Set your WORK_DIR and IMAGE_NAME to be used with the docker-compose.yml.

export WORK_DIR=oci://<my-bucket>@<my-tenancy>/prefix
export TAG=<TAG>
export WORK_DIR=oci://<my-bucket>@<tenancy>/<prefix>

Alternativly you can set those directly into the docker-compose.yml file

image: iad.ocir.io/<tenancy>/<repo-name>:<tag>
OCI__WORK_DIR: oci://<my-bucket>@<tenancy>/<prefix>

Once the docker-compose.yaml is created, you can start the containers by running:

docker compose up

You can learn more about docker compose here

4. Dry Run to validate the Yaml definition

ads opctl run -f train.yaml --dry-run

This will print the Job and Job run configuration without launching the actual job.

5. Start Distributed Job

This will run the command and also save the output to info.yaml. You could use this yaml for checking the runtime details of the cluster - scheduler ip.

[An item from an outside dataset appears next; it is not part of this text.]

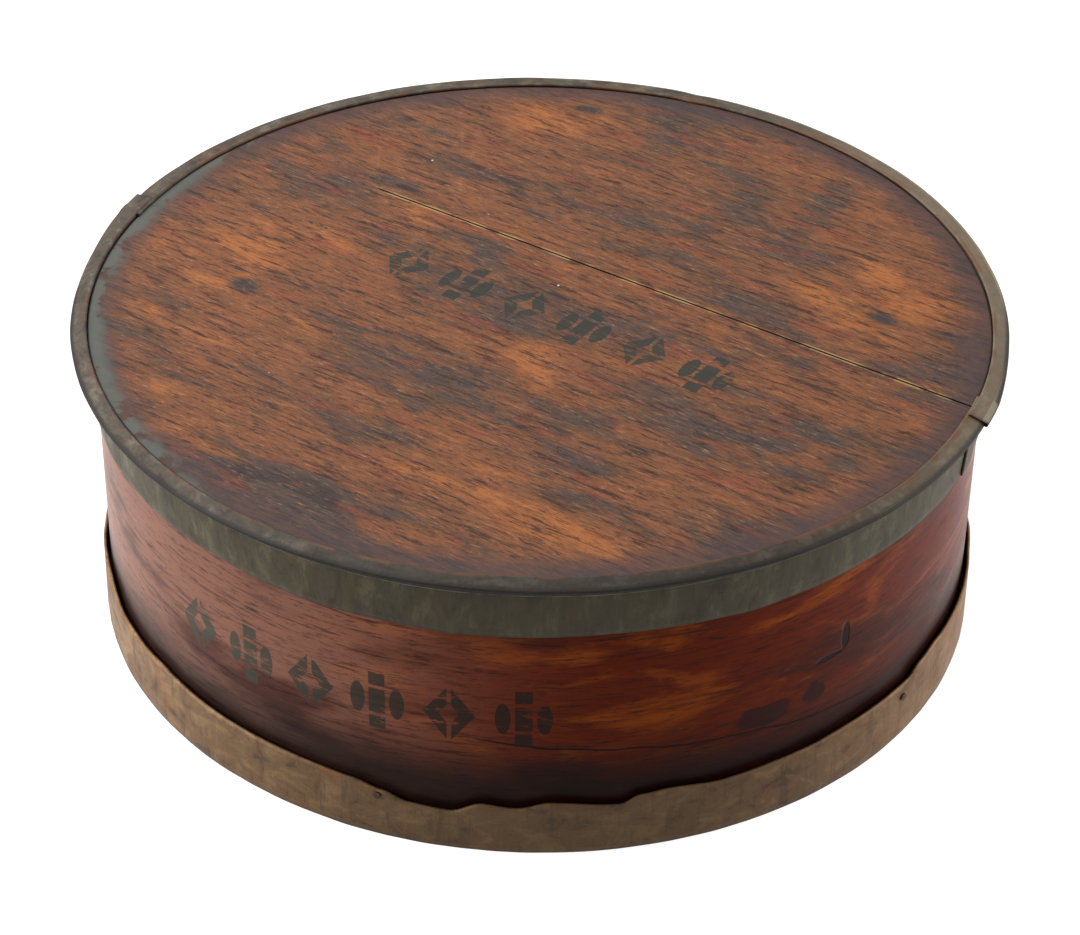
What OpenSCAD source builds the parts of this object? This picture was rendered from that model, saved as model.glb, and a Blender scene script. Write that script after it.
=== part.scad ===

ads opctl run -f train.yaml | tee info.yaml

6. Tail the logs

This command will stream the log from logging infrastructure that you provided while defining the cluster inside train.yaml in the example above.

ads opctl watch <job runid>

7. Check runtime configuration, run -

ads opctl distributed-training show-config -f info.yaml

8. Saving Artifacts to Object Storage Buckets

In case you want to save the artifacts generated by the training process (model checkpoints, TensorBoard logs, etc.) to an object bucket you can use the 'sync' feature. The environment variable OCI__SYNC_DIR exposes the directory location that will be automatically synchronized to the configured object storage bucket location. Use this directory in your training script to save the artifacts.

To configure the destination object storage bucket location, use the following settings in the workload yaml file(train.yaml).

  - name: SYNC_ARTIFACTS
    value: 1
  - name: WORKSPACE
    value: "<bucket_name>"
  - name: WORKSPACE_PREFIX
    value: "<bucket_prefix>"

Note: Change SYNC_ARTIFACTS to 0 to disable this feature. Use OCI__SYNC_DIR env variable in your code to save the artifacts. Example:

with open(os.path.join(os.environ.get("OCI__SYNC_DIR"),"results.txt"), "w") as rf:
    rf.write(f"Best Params are: {grid.best_params_}, Score is {grid.best_score_}")